The confusion matrix below shows how well the model classifies the training observations. Because this is a resubstitution estimate (fitted and evaluated on the same data), it is optimistically biased — it overestimates true generalisability.
result$cmatrix
## 0 1 2 sum p ## 0 146.00 42.00 0.00 188.00 0.78 ## 1 19.00 41.00 0.00 60.00 0.68 ## 2 0.00 0.00 0.00 0.00 0.00 ## sum 165.00 83.00 0.00 248.00 1.00 ## p 0.88 0.49 0.00 1.00 0.75
Each cell shows the percentage of observations in the observed class (rows) that were assigned to the predicted class (columns). The diagonal gives the per-class accuracy; off-diagonal cells are misclassification rates.
# Overall accuracy from the confusion matrix
pred_class <- predict(model)$class
obs_class <- factor(infert$case)
acc <- mean(pred_class == obs_class)
cat(sprintf("Overall resubstitution accuracy: %.1f%%\n", 100 * acc))

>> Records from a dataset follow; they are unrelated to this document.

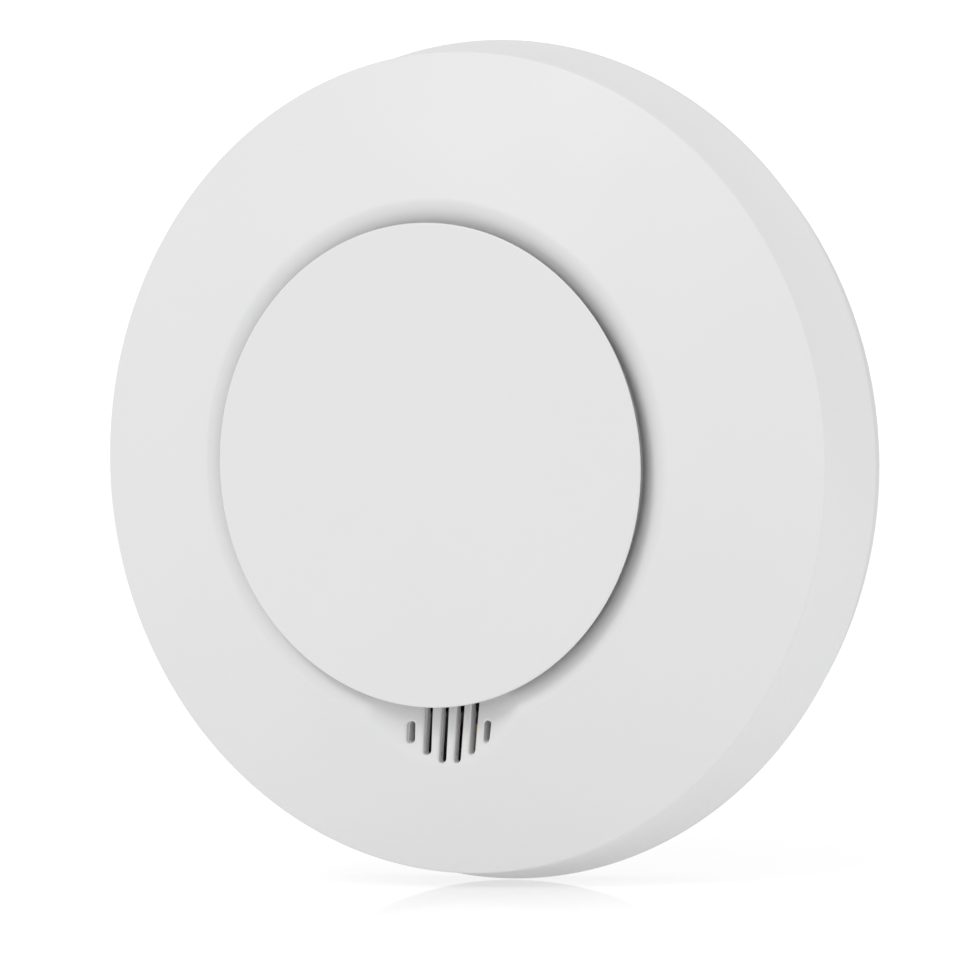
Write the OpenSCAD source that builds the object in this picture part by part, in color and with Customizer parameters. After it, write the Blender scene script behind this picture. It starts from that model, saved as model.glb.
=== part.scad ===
// Slim wall or ceiling smoke alarm on a bayonet mounting plate.
// Every module is drawn in face coordinates: x to the right, y up and z the height.
// on_wall() stands the plate against the wall, which is the plane Y = 0, with its face towards -Y.
// on_plate() does the same for the alarm, whose own zero height lies stand_off away from the wall.

/* [Casing] */
// Radius of the front rim, where the side wall meets the face
front_r = 58; // [56:0.5:60]
// How much wider the rear edge is than the front rim
flare = 2; // [1:0.25:3]
// Distance from the wall to the plane that the alarm's own heights are counted from
stand_off = 3.4; // [2:0.1:3.5]
// Height of the rear edge
rear_h = 2; // [1.8:0.1:2.2]
// Height of the front rim
front_h = 14.4; // [14:0.1:15]
// Rise of the sloping face from the front rim to the crest round the button
face_rise = 6.3; // [6:0.1:7]
// Outward bulge of the sloping face
face_bulge = 0.2; // [0:0.05:0.4]
// Radius of the crest round the button
crest_r = 37.5; // [37:0.1:38]
// Radius of the rounding from the crest down under the button
bowl_round = 7.4; // [6:0.2:8]
// Wall thickness of the front cover
cover_wall = 1.9; // [1.6:0.1:2.2]

/* [Test button] */
// Radius of the round button that covers the smoke inlet
button_r = 33.9; // [33:0.1:34.5]
// Height of the button's face above the crest
button_proud = 1.6; // [1.4:0.1:2]
// Thickness of the button's plate
button_t = 1.7; // [1.5:0.1:1.8]
// Travel of the button
button_travel = 0.6; // [0.4:0.1:0.8]
// Radius of the ring on which the button's posts stand
post_ring_r = 27.2; // [26.8:0.1:27.4]

/* [Sound outlet] */
// Width of each slot
slot_w = 1.1; // [1:0.05:1.5]
// Distance from one slot to the next
slot_pitch = 2.45; // [2.3:0.05:2.6]
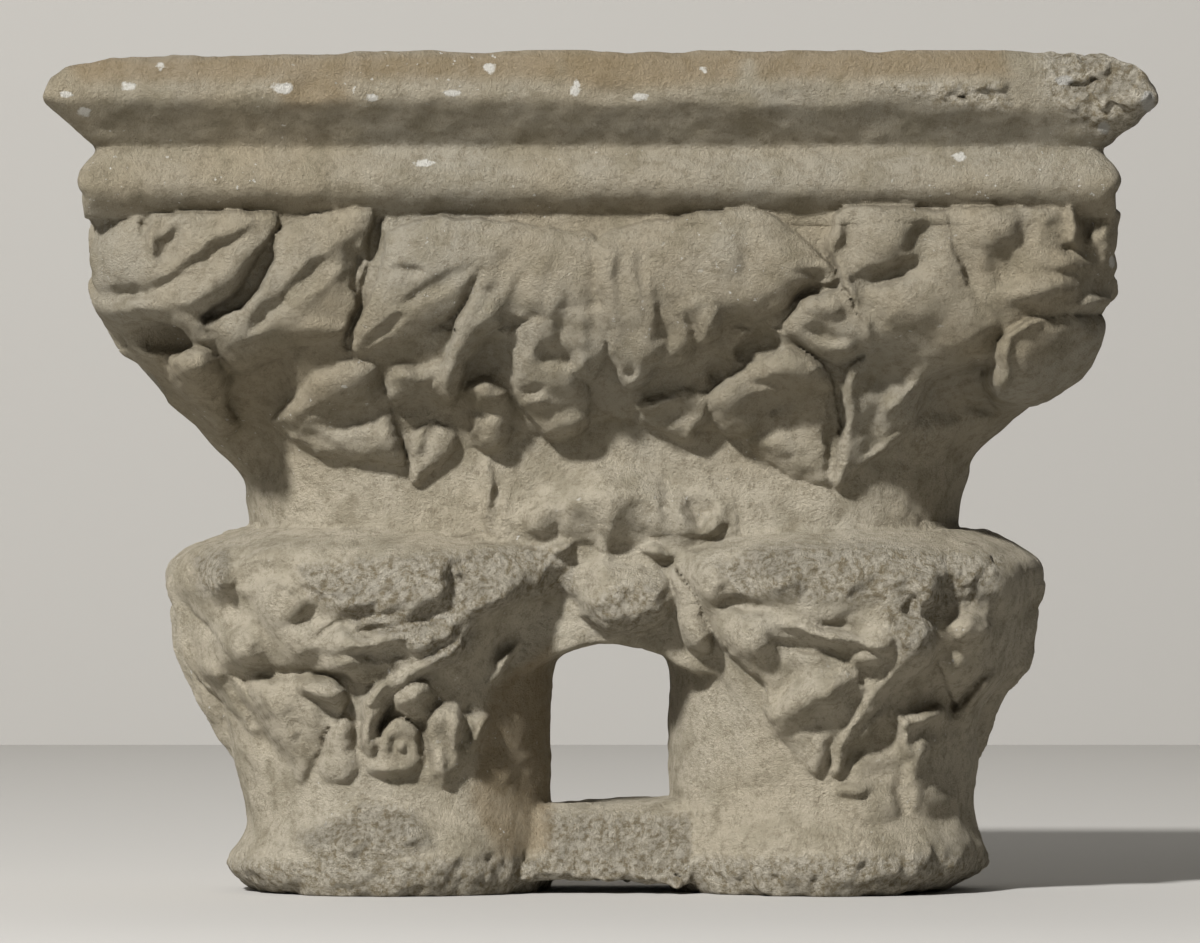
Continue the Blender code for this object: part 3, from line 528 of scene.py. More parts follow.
# abacus: how far its face stands in from the full size, by level
ABACUS_LEVELS = (0.3075, 0.3100, 0.3135, 0.3175, 0.3215, 0.3260, 0.3310, 0.3360, 0.3378, 0.3470,
                 0.3570, 0.3595, 0.3630, 0.3680, 0.3760, 0.3810)
ABACUS_INSETS = (0.0330, 0.0290, 0.0235, 0.0185, 0.0162, 0.0165, 0.0195, 0.0240, 0.0250, 0.0145,
                 0.0025, 0.0004, 0.0000, 0.0012, 0.0030, 0.0060)
ABACUS_TOP_PLACES = (-0.25, -0.246, -0.238, -0.22, -0.19, -0.05, 0.14, 0.18, 0.198, 0.226, 0.237,
                     0.2445, 0.2490, 0.2505)
ABACUS_TOP = (0.3600, 0.3680, 0.3730, 0.3765, 0.3785, 0.3800, 0.3810, 0.3808, 0.3790, 0.3785,
              0.3739, 0.3672, 0.3606, 0.3540)
# outlines read from the picture, as (row, column): the tier's two sides, the bells' two sides
TIER_LEFT = ((206, 84), (230, 89), (254, 86), (278, 85), (302, 89), (326, 100), (350, 114),
             (374, 139), (398, 159), (422, 188), (446, 207), (464, 228), (480, 240), (500, 241),
             (524, 245), (545, 245))
TIER_RIGHT = ((206, 1124), (230, 1119), (254, 1117), (278, 1121), (302, 1117), (326, 1104),
              (350, 1090), (374, 1076), (398, 1048), (410, 1028), (422, 1015), (434, 1004),
              (446, 988), (458, 977), (482, 973), (500, 967), (524, 965), (545, 965))
BELL_LEFT = ((536, 186), (554, 173), (566, 166), (578, 163), (590, 168), (614, 178), (638, 181),
             (662, 187), (686, 199), (710, 210), (734, 223), (758, 233), (782, 240), (806, 245),
             (824, 247), (836, 244), (845, 236), (858, 227), (870, 226), (880, 240), (892, 262))
BELL_RIGHT = ((536, 1000), (548, 1028), (560, 1042), (578, 1044), (590, 1041), (614, 1032),
              (638, 1027), (662, 1024), (674, 1018), (686, 1005), (698, 994), (722, 986),
              (746, 980), (770, 977), (794, 974), (818, 974), (830, 979), (842, 985), (856, 986),
              (868, 981), (878, 971), (887, 950), (892, 930))
SHARES = (0.0, 0.12, 0.24, 0.34, 0.48, 0.60, 0.70, 0.84, 1.0)     # heights in the tier
TIER_SWELL = (0.01, 0.03, 0.10, 0.22, 0.47, 0.71, 0.87, 0.97, 0.98)  # its front's growth there
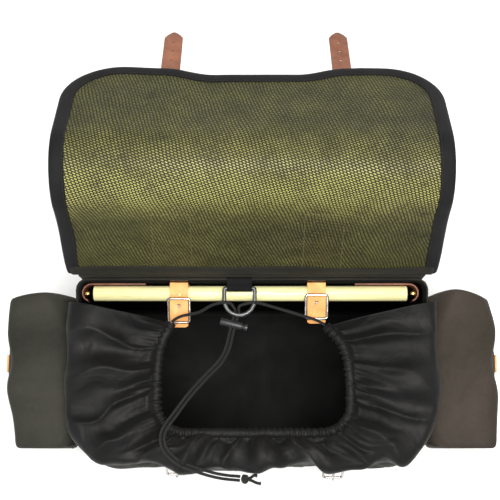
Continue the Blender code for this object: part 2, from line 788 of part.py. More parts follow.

## Overall resubstitution accuracy: 75.4%
cat(sprintf("Baseline (majority class): %.1f%%\n", 100 * max(prop.table(table(infert$case)))))
## Baseline (majority class): 66.5%
LDA also returns posterior class probabilities for each observation — the probability of belonging to each class given the discriminant score. Values close to 0 or 1 indicate high-confidence assignments; values near 0.5 indicate ambiguity.
post <- predict(model)$posterior
df_post <- data.frame(
prob_case = post[, "1"],
case = factor(infert$case, labels=c("Control","Case"))
)
ggplot(df_post, aes(x=prob_case, fill=case)) +
geom_histogram(bins=30, position="identity", alpha=0.6) +
scale_fill_manual(values=c("#2166ac","#d6604d")) +
geom_vline(xintercept=0.5, linetype="dashed", colour="grey40") +
theme_bw() +
labs(title="Posterior probability of being a case",
subtitle="Dashed line = 0.5 decision threshold",
x="P(case = 1 | x)", y="Count", fill=NULL)
The iris dataset provides a three-class problem (\(K = 3\), \(\min(K-1, p) = 2\) discriminant functions)
that illustrates multi-class LDA and the interpretation of a
two-dimensional discriminant space.
model_iris <- MASS::lda(Species ~ ., data=iris)
result_iris <- report_lda(model=model_iris)
With two discriminant functions, the proportion of trace tells us how much of the total between-class variance each function captures.
prop_trace <- model_iris$svd^2 / sum(model_iris$svd^2)
cat("LD1 proportion of trace:", round(prop_trace[1], 4), "\n")
## LD1 proportion of trace: 0.9912
cat("LD2 proportion of trace:", round(prop_trace[2], 4), "\n")
## LD2 proportion of trace: 0.0088
LD1 typically captures the dominant separation (setosa vs. the other two species); LD2 captures the residual separation between versicolor and virginica.
scores_iris <- as.data.frame(predict(model_iris)$x)
scores_iris$Species <- iris$Species
ggplot(scores_iris, aes(x=LD1, y=LD2, colour=Species)) +
geom_point(alpha=0.7, size=2) +
stat_ellipse(level=0.95, linewidth=0.8) +
scale_colour_manual(values=c("#4dac26","#2166ac","#d6604d")) +
theme_bw() +
labs(title="Iris species in the LDA discriminant space",
subtitle="95% concentration ellipses per class",
x="Linear Discriminant 1", y="Linear Discriminant 2")
result_iris$cmatrix
## setosa versicolor virginica sum p ## setosa 50.00 0.00 0.00 50.00 1.00 ## versicolor 0.00 48.00 1.00 49.00 0.98 ## virginica 0.00 2.00 49.00 51.00 0.96 ## sum 50.00 50.00 50.00 150.00 1.00 ## p 1.00 0.96 0.98 1.00 0.98
pred_iris <- predict(model_iris)$class
cat(sprintf("Overall resubstitution accuracy: %.1f%%\n",
100 * mean(pred_iris == iris$Species)))
## Overall resubstitution accuracy: 98.0%
Fisher, R. A. (1936). The use of multiple measurements in taxonomic problems. Annals of Eugenics, 7(2), 179–188.
McLachlan, G. J. (2004). Discriminant Analysis and Statistical Pattern Recognition. Wiley.
Venables, W. N., & Ripley, B. D. (2002). Modern Applied Statistics with S (4th ed.). Springer.